Die Basis unserer Methodik stellen sogenannte Points of Interest (POI) dar, d.h. Orte innerhalb der Stadt, die für Menschen auf die eine oder andere Weise interessant sind. Solche Orte sind beispielsweise Restaurants, Museen oder Parks. Die Nutzer von Carsharing parken ihre Fahrzeuge naturgemäß vorzugsweise in der Nähe ihres Fahrziels, um zusätzliche Fußwege zu minimieren. Gebiete mit einer hohen Dichte solcher POIs müssten demzufolge generell attraktiver für Fahrzeugnutzer sein als Gebiete mit einer geringen Dichte.
In Zusammenarbeit mit einem weltweit führenden Anbieter von Carsharing analysierten wir Fahrdaten von über 55.000 Kunden über ein Jahr in Berlin um die Wirkung von POIs auf die Nachfrage nach Carsharing in der Umgebung festzustellen. Das Ziel ist dabei, strategische Entscheidungen hinsichtlich der Wahl der Grenzen des Geschäftsgebiets zu unterstützen. Insgesamt wurden mehr als eine Million Fahrten mit 1200 Fahrzeugen untersucht. 

 carsharing1, urbane Mobilität
Carsharing-Aktivität an einem Beispieltag in Berlin

Hier wird bereits deutlich, dass es Häufungen von Anfangs- bzw. Endpunkten gibt, ebenso wie Gebiete ohne Fahrziele. Die Abgrenzung des Geschäftsgebiets ist also für den Carsharing-Anbieter fundamental wichtig, um die Balance zwischen Umsatz und den Kosten für das Umparken von Fahrzeugen zu halten.

Basierend auf unseren POI-Daten konnten wir nun ein statistisches Modell erstellen, um die erwartete Carsharing-Aktivität vorherzusagen. Unser Ergebnis lässt sich dann mit den tatsächlichen Fahrten vergleichen und validieren. Hierdurch lassen sich wertvolle Informationen über die potentielle Erweiterung des Geschäftsbereiches gewinnen.

 carsharing2, urbane Mobilität  carsharing3, Mobilität
Erwartete Carsharing-Aktivität im Geschäftsgebiet (blau) mit potenziellen Erweiterungen (rot) Tatsächliche Carsharing-Aktivität im Geschäftsgebiet (blau) mit potenziellen Erweiterungen (rot)

Es wird dabei deutlich, dass der POI-Ansatz die Häufungsgebiete sehr gut vorhersagen kann.

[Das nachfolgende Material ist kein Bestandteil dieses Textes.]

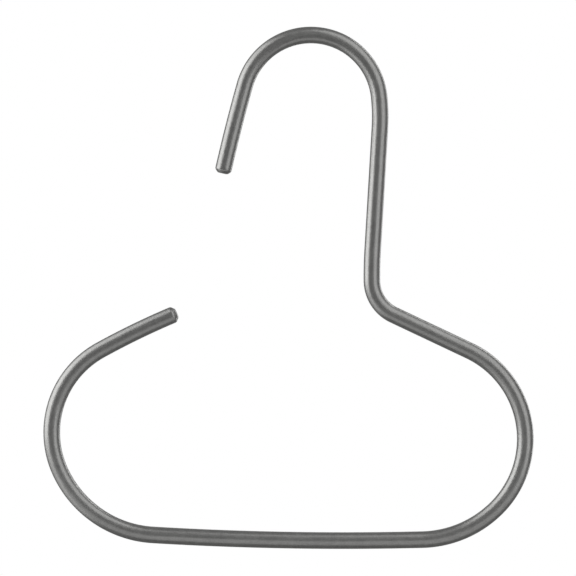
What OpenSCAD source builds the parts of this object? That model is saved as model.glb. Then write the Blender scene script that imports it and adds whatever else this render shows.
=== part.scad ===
// Hat hanger hook: one round steel bar with chamfered ends, bent in a single plane into an open
// hook that goes over a rail and, below it, an open loop for the hat.
//
// It hangs in the XZ plane, +Z up, with the hook's nose and the free arm towards -X. The origin
// is the underside of the hook's crown, where the hook rests on the rail.
//
// The bar is described as a bender sets it up: a run of straights and bends, each starting where
// the last one ends. Radii are to the middle of the bar and angles are in degrees.

/* [Bar] */
// Diameter of the round bar
bar_d = 6; // [4:0.5:8]
// Width of the 45 degree chamfer round the hook's tip
nose_chamfer = 1.2; // [0.2:0.1:1.8]
// Width of the 45 degree chamfer round the free arm's tip
arm_chamfer = 1.4; // [0.2:0.1:1.8]
// Rounding of both edges of the chamfers
edge_r = 1.2; // [0.1:0.1:1.5]

/* [Hook] */
// Bend radius of the hook
hook_r = 24.7; // [14:0.1:40]
// Length of the nose, from the end of the hook's bend to the tip
nose_l = 32.8; // [10:0.1:60]
// Lean of the nose where it leaves the bend, its tip outwards
nose_lean = 15.7; // [0:0.1:35]
// Slight bend along the nose, back towards upright
nose_bow = 3; // [0:0.1:8]

/* [Shank] */
// Length of the straight shank
shank_l = 43.7; // [25:0.1:120]
// Lean of the shank, its foot inwards
shank_lean = 3.4; // [0:0.1:12]
// Radius of the easy bend from the hook into the shank
hook_ease_r = 70; // [40:1:150]
// Part of the hook's turn that this easy bend takes
hook_ease = 9.5; // [2:0.1:25]

/* [Neck and shoulder] */
// Bend radius of the neck, between the shank and the shoulder
neck_r = 13.8; // [8:0.1:25]
// Radius of the easy bend from the shank into the neck
neck_ease_r = 160; // [60:1:200]
// Part of the neck's turn that this easy bend takes
neck_ease = 4; // [1:0.1:15]
// Length of the straight shoulder
shoulder_l = 30.1; // [15:0.1:80]
// Slope of the shoulder, down and away from the neck
shoulder_slope = 25.3; // [10:0.1:45]

/* [Loop] */
// Bend radius of the loop's shank end
near_end_r = 35.1; // [25:0.1:60]
// Bend radius of the loop's far end, under the hook's nose
far_end_r = 33.8; // [25:0.1:60]
// Radius of the wider bends that run into the base at both ends
base_corner_r = 39.2; // [25:0.1:80]
// Part of the shank end's turn that its wider bend takes
near_corner = 42.9; // [10:0.1:80]
// Part of the far end's turn that its wider bend takes
far_corner = 62.4; // [10:0.1:80]
// Length of the base
base_l = 97.1; // [60:0.1:160]
// Slope of the base at the shank end, down towards the far end
base_slope = 1.4; // [0:0.1:5]
// Sag of the base, as the turn along it
base_bow = 4.8; // [0:0.1:12]

/* [Free arm] */
// Length of the free arm, from the end of the loop's bend to the tip
arm_l = 30.7; // [10:0.1:60]
// Slope of the free arm where it leaves the bend, up towards the tip
arm_slope = 28.9; // [10:0.1:45]
// Slight bend along the free arm, back towards level
arm_bow = 6; // [0:0.1:15]

/* [Hidden] */
// Facets round the bar, the fewest along a bend, and those across a rounded edge
$fn = 96;
BEND_FACETS = 24;
EDGE_FACETS = 4;
STEEL = [0.56, 0.56, 0.55];
QUARTER = 90;
HALF = 180;

// The bar is laid out in metres and enlarged to millimetres as a whole, so that rounding at the
// joints between its stretches stays far too small to open one.
MM = 1 / 1000;

// A stretch of bar is [radius, turn] for a bend, a left turn being positive, or [length, 0].
function straight(length) = [length, 0];
function bend(radius, turn) = [radius, turn];
function bow(length, turn) = turn == 0 ? straight(length) : bend(length / abs(turn) * HALF / PI, turn);

// The rounding of a chamfer's two edges, no larger than the chamfer and the end face leave room
// for, and how far it reaches from each edge
CHAMFER_TURN = QUARTER / 2;
function rounding(chamfer) = min(edge_r, chamfer, bar_d / 2 - chamfer);
function reach(chamfer) = rounding(chamfer) * tan(CHAMFER_TURN / 2);
function tip_l(chamfer) = chamfer + reach(chamfer);

// From the crown, where the bar runs level towards +X, right turns lead round to the free arm.
shank_heading = -QUARTER - shank_lean;
shoulder_heading = -shoulder_slope;
base_heading = base_slope - HALF;
arm_heading = arm_slope - 2 * HALF;
CROWN_TO_SHANK = bend(hook_r, shank_heading + hook_ease);
LOOP_RUN = [
    bend(hook_ease_r, -hook_ease),
    straight(shank_l),
    bend(neck_ease_r, neck_ease),
    bend(neck_r, shoulder_heading - shank_heading - neck_ease),
    straight(shoulder_l),
    bend(near_end_r, base_heading - shoulder_heading + near_corner),
    bend(base_corner_r, -near_corner),
    bow(base_l, -base_bow),
    bend(base_corner_r, -far_corner),
    bend(far_end_r, arm_heading - base_heading + base_bow + far_corner),
    bow(arm_l - tip_l(arm_chamfer), -arm_bow)
];

// Towards -X, left turns lead from the crown down the nose.
CROWN_TO_NOSE = bend(hook_r, QUARTER - nose_lean);
NOSE_RUN = [bow(nose_l - tip_l(nose_chamfer), nose_bow)];

// Lays its children, upright round solids, along +X with their seam facing +Z
module laid_down() {
    rotate([2 * QUARTER, -QUARTER, 0]) children();
}

// The outline of a rounded edge, which turns half a quarter from the bar's side towards its end
function rounded_edge(middle, radius, start) = [
    for (part = [0:EDGE_FACETS])
        let (turn = start + CHAMFER_TURN * part / EDGE_FACETS)
            middle + radius * [cos(turn), sin(turn)]
];

// The end of the bar, from its full section over the chamfer and its rounded edges to the end face
module tip(chamfer) {
    radius = rounding(chamfer);
    face_r = bar_d / 2 - tip_l(chamfer);
    outline = concat(
        [[0, 0]],
        rounded_edge([bar_d / 2 - radius, 0], radius, 0),
        rounded_edge([face_r, tip_l(chamfer) - radius], radius, CHAMFER_TURN),
        [[0, tip_l(chamfer)]]
    );
    laid_down() rotate_extrude() polygon(outline * MM);
}

// Part of a ring of the bar's section, centred on the bend's centre
module ring(radius, start, turn) {
    section_facets = $fn;
    rotate([0, 0, start])
        rotate_extrude(angle = turn, $fn = max($fn, BEND_FACETS * 2 * HALF / abs(turn)))
            translate([radius * MM, 0])
                rotate(QUARTER)
                    circle(d = bar_d * MM, $fn = section_facets);
}

// One stretch, from the origin towards +X
module stretch(row) {
    side = sign(row[1]);
    if (side == 0) laid_down() cylinder(d = bar_d * MM, h = row[0] * MM);
    else translate([0, side * row[0] * MM, 0]) ring(row[0], -side * QUARTER, row[1]);
}

// Moves its children to the end of a stretch, and turns them to run on from it
module at_end_of(row) {
    to_centre = sign(row[1]) * row[0] * MM;
    if (row[1] == 0) translate([row[0] * MM, 0, 0]) children();
    else translate([0, to_centre, 0]) rotate([0, 0, row[1]]) translate([0, -to_centre, 0]) children();
}

// All stretches of a run, one after the other, and the tip that closes it
module run_to_tip(rows, chamfer, i = 0) {
    if (i == len(rows)) tip(chamfer);
    else {
        stretch(rows[i]);
        at_end_of(rows[i]) run_to_tip(rows, chamfer, i + 1);
    }
}

// The hook's arch is one bend, from the nose over the crown to the shank.
module hook_arch() {
    translate([0, -hook_r * MM, 0])
        ring(hook_r, QUARTER + CROWN_TO_SHANK[1], CROWN_TO_NOSE[1] - CROWN_TO_SHANK[1]);
}

module bent_bar() {
    color(STEEL)
        translate([0, 0, bar_d / 2])
            scale(1 / MM)
                rotate([QUARTER, 0, 0]) {
                    hook_arch();
                    at_end_of(CROWN_TO_SHANK) run_to_tip(LOOP_RUN, arm_chamfer);
                    rotate([0, 0, HALF]) at_end_of(CROWN_TO_NOSE) run_to_tip(NOSE_RUN, nose_chamfer);
                }
}

bent_bar();
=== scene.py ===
"""Hat hanger hook: a satin steel bar bent into a rail hook over an open loop, in a plain studio.

Everything is in metres, +Z up. The bar lies in the XZ plane with the hook's nose and the free
arm towards -X, and the origin is the underside of the hook's crown.
"""
import math

import bmesh
import bpy
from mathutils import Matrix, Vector


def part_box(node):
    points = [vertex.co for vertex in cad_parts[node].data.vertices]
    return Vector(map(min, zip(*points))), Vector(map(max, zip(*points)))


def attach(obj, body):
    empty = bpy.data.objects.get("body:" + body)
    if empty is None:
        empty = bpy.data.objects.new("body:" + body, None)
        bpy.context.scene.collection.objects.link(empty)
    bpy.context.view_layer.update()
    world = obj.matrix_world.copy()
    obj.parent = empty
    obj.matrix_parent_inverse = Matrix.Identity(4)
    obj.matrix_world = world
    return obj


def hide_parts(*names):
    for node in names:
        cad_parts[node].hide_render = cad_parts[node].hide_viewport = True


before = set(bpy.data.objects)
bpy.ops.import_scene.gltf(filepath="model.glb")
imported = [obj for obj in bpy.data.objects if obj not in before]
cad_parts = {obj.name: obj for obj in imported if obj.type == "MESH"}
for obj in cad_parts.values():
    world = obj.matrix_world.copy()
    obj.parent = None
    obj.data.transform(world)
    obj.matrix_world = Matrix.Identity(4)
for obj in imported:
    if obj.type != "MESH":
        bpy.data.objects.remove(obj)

bl_info = {
    "name": "Hat hanger hook",
    "version": (1, 0, 0),
    "blender": (4, 5, 0),
    "location": "3D View > Sidebar > Hat Hook",
    "description": "Builds a bent steel hat hanger hook and the plain studio it hangs in",
    "category": "Add Mesh",
}

NODE = "bent_bar"
MM = 0.001
QUARTER = math.pi / 2


# Kinds of property -------------------------------------------------------------------------


def size(name, description, millimetres):
    """A length, written here in millimetres."""
    return bpy.props.FloatProperty(
        name=name,
        description=description,
        default=millimetres * MM,
        min=0.0,
        unit="LENGTH",
        subtype="DISTANCE",
    )


def angle(name, description, degrees):
    """An angle, written here in degrees."""
    return bpy.props.FloatProperty(
        name=name,
        description=description,
        default=math.radians(degrees),
        unit="ROTATION",
        subtype="ANGLE",
    )


def share(name, description, value):
    """A number from 0 to 1."""
    return bpy.props.FloatProperty(
        name=name,
        description=description,
        default=value,
        min=0.0,
        max=1.0,
        subtype="FACTOR",
    )


def amount(name, description, value):
    """A plain number, such as a brightness."""
    return bpy.props.FloatProperty(
        name=name, description=description, default=value, min=0.0
    )


def colour(name, description, value):
    """A linear RGB colour."""
    return bpy.props.FloatVectorProperty(
        name=name,
        description=description,
        default=value,
        size=3,
        min=0.0,
        max=1.0,
        subtype="COLOR",
    )


def count(name, description, value, lowest):
    """A whole number."""
    return bpy.props.IntProperty(
        name=name, description=description, default=value, min=lowest
    )


# Settings ----------------------------------------------------------------------------------


class BarSettings(bpy.types.PropertyGroup):
    """Sizes of the bent bar. Radii are to the middle of the bar."""

    bar_d: size("Bar diameter", "Diameter of the round bar", 6)
    nose_chamfer: size("Nose chamfer", "Width of the chamfer round the hook's tip", 1.2)
    arm_chamfer: size("Arm chamfer", "Width of the chamfer round the free arm's tip", 1.4)
    edge_r: size("Edge rounding", "Rounding of both edges of the chamfers", 1.2)

    hook_r: size("Hook radius", "Bend radius of the hook", 24.7)
    nose_l: size("Nose length", "Length of the nose, from the hook's bend to the tip", 32.8)
    nose_lean: angle("Nose lean", "Lean of the nose where it leaves the bend", 15.7)
    nose_bow: angle("Nose bow", "Slight bend along the nose, back towards upright", 3)

    shank_l: size("Shank length", "Length of the straight shank", 43.7)
    shank_lean: angle("Shank lean", "Lean of the shank, its foot inwards", 3.4)
    hook_ease_r: size("Hook easing radius", "Radius of the easy bend into the shank", 70)
    hook_ease: angle("Hook easing", "Part of the hook's turn in that easy bend", 9.5)

    neck_r: size("Neck radius", "Bend radius between the shank and the shoulder", 13.8)
    neck_ease_r: size("Neck easing radius", "Radius of the easy bend into the neck", 160)
    neck_ease: angle("Neck easing", "Part of the neck's turn in that easy bend", 4)
    shoulder_l: size("Shoulder length", "Length of the straight shoulder", 30.1)
    shoulder_slope: angle("Shoulder slope", "Slope of the shoulder, down from the neck", 25.3)

    near_end_r: size("Near end radius", "Bend radius of the loop's shank end", 35.1)
    far_end_r: size("Far end radius", "Bend radius of the loop's far end", 33.8)
    base_corner_r: size("Base corner radius", "Radius of the bends into the base", 39.2)
    near_corner: angle("Near corner", "Part of the shank end's turn in its wider bend", 42.9)
    far_corner: angle("Far corner", "Part of the far end's turn in its wider bend", 62.4)
    base_l: size("Base length", "Length of the base", 97.1)
    base_slope: angle("Base slope", "Slope of the base at the shank end", 1.4)
    base_bow: angle("Base sag", "Sag of the base, as the turn along it", 4.8)

    arm_l: size("Arm length", "Length of the free arm, from the loop's bend to the tip", 30.7)
    arm_slope: angle("Arm slope", "Slope of the free arm where it leaves the bend", 28.9)
    arm_bow: angle("Arm bow", "Slight bend along the free arm, back towards level", 6)

    sides: count("Sides", "Faces round the bar", 64, 12)
    step: size("Step", "Longest distance between two rings of the mesh", 0.6)
    edge_steps: count("Edge steps", "Faces across each rounded chamfer edge", 10, 1)
    face_rings: count("Face rings", "Rings on each end face", 4, 1)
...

Der Carsharing-Anbieter kann demzufolge sein Geschäftsgebiet anhand dieser Visualisierungen konzipieren.

In unserer Forschung zeigen wir somit, wie der Erfolg innovativer und umweltfreundlicher Mobilitätskonzepte mithilfe datengetriebener Lösungen unterstützt werden kann. Besonders POI-basierte Methoden sind dahingehend bemerkenswert, dass sie universal für jede Stadt auf der Welt einsetzbar sind. Sie ermöglichen eine ökonomisch und operativ effizientere Umsetzung der Konzepte und bewirken damit eine nachhaltige Verringerung von Emissionen, Lärm und anderen Stressfaktoren in den Städten und Ballungsräumen unserer Welt.

Ausgründungsprojekt

Neben Carsharing wurde die Methodik in den letzten Jahren auf andere Anwendungsgebiete, wie die optimale Platzierung von Ladestationen für Elektrofahrzeuge oder die geografische Analyse von Kriminalfällen, übertragen und funktionell erweitert. Seit Oktober 2015 wird mit Geospin ein Ausgründungsprojekt durch das EXIST-Programm gefördert, welches die Verfahren einem breiten Markt zugänglich machen wird. Neben der Anwendung in Fragen nachhaltiger Mobilität bieten die eingesetzten Big-Data-Methoden gewinnbringende Erkenntnisse für beispielsweise Filialisten und Anbieter von ortsbezogenen Dienstleistungen.